The complicated physics of wind
For computational efficiency, existing forecast models assume the Earth’s surface is relatively flat—which works well at predicting wind on the flat terrain of the Midwestern United States where states like Texas and Iowa generate many thousands of megawatts of wind power. Yet, as the Columbia River Gorge region demonstrates, some of the ripest locations for harnessing wind energy could be along mountains and coastlines where conditions are difficult to predict.
“There are a lot of complications predicting wind conditions for terrain with a high degree of complexity at a variety of spatial scales,” Olson said.
Two major challenges include overcoming a model resolution that is too low for resolving wind features in sharp valleys and mountain gaps and a lack of observational data.
At the NOAA National Center for Environmental Prediction, two atmospheric models run around the clock to provide national weather forecasts: the 13-km Rapid Refresh (RAP) and the 3-km High-Resolution Rapid Refresh (HRRR). Only a couple of years old, the HRRR model has improved storm and winter weather predictions by resolving atmospheric features at 9 km2—or about 2.5 times the size of Central Park in New York City.
At a resolution of a few kilometers, HRRR can capture processes at the mesoscale—about the size of storms—but cannot resolve features at the microscale, which is a few hundred feet. Some phenomena important to wind prediction that cannot be modeled in RAP or HRRR include mountain wakes (the splitting of airflow obstructed by the side of a mountain); mountain waves (the oscillation of air flow on the side of the mountain that affects cloud formation and turbulence); and gap flow (small-scale winds that can blow strongly through gaps in mountains and gorge ridges).
The 750-meter leap
To make wind predictions that are sufficiently accurate for utility operators, Olson said they need to model physical parameters at a 750-m resolution—about one-sixth the size of Central Park, or an average wind farm. This 16-times increase in resolution will require a lot of real-world data for model testing and validation, which is why the WFIP 2 team outfitted the Columbia River Gorge region with more than 20 environmental sensor stations.
“We haven’t been able to identify all the strengths and weaknesses for wind predictions in the model because we haven’t had a complete, detailed dataset,” Olson said. “Now we have an expansive network of wind profilers and other weather instruments. Some are sampling wind in mountain gaps and valleys, others are on ridges. It’s a multiscale network that can capture the high-resolution aspects of the flow, as well as the broader mesoscale flows.”
Many of the sensors send data every 10 minutes. Considering data will be collected for an 18-month period that began in October 2015 and ends March 2017, this steady stream will ultimately amount to about half a petabyte. The observational data is initially sent to Pacific Northwest National Laboratory where it is stored until it is used to test model parameters on Mira at Argonne.
The WFIP 2 research team needed Mira’s highly parallel architecture to simulate an ensemble of about 20 models with varied parameterizations.

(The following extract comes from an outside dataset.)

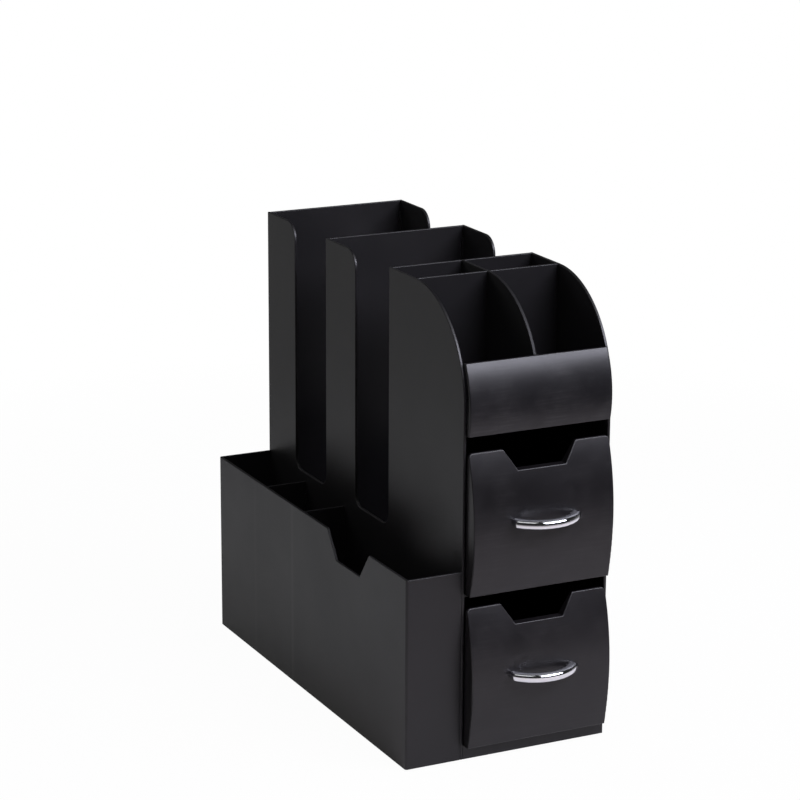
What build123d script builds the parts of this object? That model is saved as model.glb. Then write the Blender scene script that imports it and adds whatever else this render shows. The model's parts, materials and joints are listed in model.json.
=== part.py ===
"""Countertop condiment caddy: a two-drawer tower with a condiment tray, two cup channels and a side bin.

Millimetres. +Z up, the front faces -Y, +X to the right as seen from the front.
The origin is at the bottom centre of the whole caddy, on the surface that it stands on.
"""

import os
from math import sqrt

from build123d import *

os.makedirs("parts", exist_ok=True)

# Case
wall = 1.8
tower_width = 100.0
tower_depth = 100.3
channel_pitch = 92.4
channel_count = 2
base_height = 9.4
bay_pitch = 96.7
tray_lift = 3.3
tray_depth = 80.0
arc_radius = 65.0
wing_length = 44.0
wing_corner = 12.0
slot_floor_height = 120.0
slot_corner = 8.0
edge_round = 0.4

# Utensil bin
bin_width = 37.0
bin_height = 120.2
bin_floor_lift = 3.0
bin_corner = 1.5
notch_middle = 81.5
notch_top_width = 59.8
notch_bottom_width = 33.5
notch_depth = 17.5
napkin_cell_end = 166.0
utensil_cell_end = 226.0
bin_divider_drop = 6.0

# Locating ribs, ledges and base stiffening
rib_height = 1.0
rib_width = 1.2
ledge_width = 1.5
ledge_height = 2.0
ledge_setback = 8.0
rail_thickness = 2.5
base_rib_lift = 2.0

# Joint between the bin and the base
tongue_width = 24.0
tongue_reach = 14.0
tongue_inset = 40.0
tongue_clearance = 0.2
bin_screw_inset = 7.0
bin_screw_radius = 1.4
bin_screw_head_radius = 2.9
bin_screw_head_height = 1.6
bin_screw_hole_clearance = 0.2
bin_screw_tip_cover = 0.8
screw_boss_radius = 4.5
recess_length = 3.2
recess_width = 0.7
recess_depth = 0.7

# Feet
foot_lift = 1.0
foot_radius = 6.0
foot_thickness = 1.5
foot_boss_radius = 7.5
foot_inset = 14.0
foot_round = 0.3

# Condiment fascia
fascia_height = 41.5
fascia_lap = 3.2
fascia_bulge = 4.3
fascia_crest_height = 20.0
fascia_wall = 2.0
fascia_flange = 8.0
fascia_round = 0.7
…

ALCF researchers Ray Loy and Ramesh Balakrishnan worked with the team to optimize the HRRR architectural configuration and craft a strategy that allowed them to run the necessary ensemble jobs.
“We wanted to run on Mira because ALCF has experience using HRRR for climate simulations and running ensembles jobs that would allow us to compare the models’ physical parameters,” said Rao Kotamarthi, chief scientist and department head of Argonne’s Climate and Atmospheric Science Department. “The ALCF team helped to scale the model to Mira and instructed us on how to bundle jobs so they avoid interrupting workflow, which is important for a project that often has new data coming in.”
The ensemble approach allowed the team to create case studies that are used to evaluate how each simulation compared to observational data.
“We pick certain case studies where the model performs very poorly, and we go back and change the physics in the model until it improves, and we keep doing that for each case study so that we have significant improvement across many scenarios,” Olson said.
At the end of the field data collection, the team will simulate an entire year of weather conditions with an emphasis on wind in the Columbia River Gorge region using the control model—the 3-km HRRR model before any modifications were made—and a modified model with the improved physical parameterizations.
“That way, we’ll be able to get a good measure of how much has improved overall,” Olson said.